SALT LAKE CITY — Twenty career contests is all Kurtis Townsend needed to witness from Ochai Agbaji to learn one valuable lesson about Kansas basketball’s out-of-nowhere contributor.

If ever throughout the course of a game the Jayhawk assistant coach finds himself in the heat of the moment and in need of an update on how the team is doing, well, let’s just say the freshman guard’s face isn’t exactly the most reliable scoreboard.

“Here’s a kid that no matter which way it’s going, you can’t tell if we’re up 10 or down 10, because he’s smiling, playing as hard as he can,” Townsend said. “We’ve needed a guy like that. He’s been a breath of fresh air.”

As those both inside and outside the program have learned over the last two-plus months, the same can be applied to Agbaji's own personal status.

Agbaji burst onto the scene, the freshman’s redshirt pulled on the heels of a season-ending injury to junior center Udoka Azubuike and ahead of a 77-68 victory over TCU on Jan. 9 at Allen Fieldhouse. He played 25 minutes in that first tilt, and it was off to the races: Across his first 12 career games, Agbaji averaged 10.6 points and 5.2 rebounds while hitting 53.5 percent of his field goal attempts and 41.9 percent of his tries from 3-point range. Agbaji posted three 20-plus-point efforts in a five-game run from Jan. 29 to Feb. 11, a stretch that had some talking NBA Draft — as in, this year's NBA Draft.

To say the time since has been a struggle would be an understatement.

The Jayhawks’ last eight games have seen Agbaji average 5.5 points on 30-percent shooting with just a 19.4-percent clip from 3-point range, with his rebounds per game also dipping to 4.1. Across KU’s three-game stay in last week’s Big 12 Tournament, Agbaji scored 16 combined points on 7-for-21 shooting, his minutes played dropping each contest.

Agbaji acknowledged his 20-game season has been a whirlwind experience, both for good and bad.

“Obviously, you know, I haven’t been doing so good,” Agbaji said, “but I’m just trying to do the right things to help my team and put them in the right position to win.”

The 6-foot-5, 210-pounder out of Kansas City, Mo., has struggled so much of late that No. 4-seeded KU (25-9) may opt for sophomore Marcus Garrett in its starting lineup in the 3 p.m. Thursday opener at the NCAA Tournament against No. 13-seeded Northeastern (23-10) at Vivint Smart Home Arena. While that decision remains to be announced, Garrett isn’t expecting Agbaji to react poorly either way.

“He’s not worried about it,” Garrett said of Agbaji’s slump. “I mean, every time it’s a new game, he’ll still go out there, still shoot. That’s what he does. I think he’s not really worried about the makes right now. ...

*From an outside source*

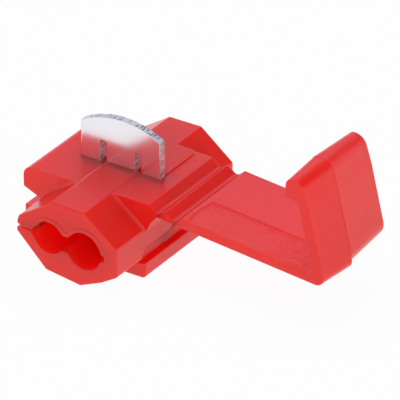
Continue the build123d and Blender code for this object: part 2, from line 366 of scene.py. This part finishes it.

"I don’t think his facial expression ever changes. You really can’t even tell what’s really going on.”

Townsend, who made that same observation about Agbaji, concurred.

“When you have a guy that, hey, it’s about the team and whatever is best for the team he’ll do, it’s really valuable,” Townsend said. “Those are the kind of guys that make your team. You have unity and you don’t splinter because one guy is a little upset because he’s not starting and he was before.”

Agbaji has been a member of the starting lineup since a Jan. 29 contest at Texas, a game which saw the then-budding superstar erupt for 24 points on 8-for-10 shooting. Agbaji’s freakish athleticism was on full display in that contest, with the guard throwing down a left-handed dunk on a fastbreak initiated by a Garrett block from behind on the other end.

Regardless of what his role will be Thursday against the Huskies, Agbaji said he’s identified positives in both. He also believes he's figured out the root of his recent struggles — “I think I just kind of felt kind of too comfortable when I was playing in there,” Agbaji said. “I’ve just got to come out aggressive.”

As he did sporting the redshirt at the outset of the season, Agbaji is once again flying under the radar, a label that could also be applied to the Jayhawks. It's an admittedly odd feeling for the preseason No. 1-ranked team, Agbaji acknowledged, but not one without its benefits.

“Coming in with a little bit of a chip on our shoulder, it’s something new for us,” he said. “I think, you know, we’ve just got to keep fighting through it, keep grinding and we’ll be fine.”

Where does that chip come from?

“I think just a lot of people,” Agbaji responded. “Our expectations, we didn’t do a lot this year, so I think this last run is what we have.”

Regardless of what happens this March, and no matter how Agbaji performs in the potential one-and-done scenario Thursday, the once lightly-recruited prospect already has at least one member of the coaching staff bullish on the future.

“I hope he does finish on a strong note, but he’s a kid that’s going to be the face of the program for the next three or four years, three years for sure if he doesn’t redshirt and we bring him out again,” Townsend said. “He’ll be here. He’s a great kid and a good worker. People, they’re going to love him here just because of the way he plays and how much this place means to him.”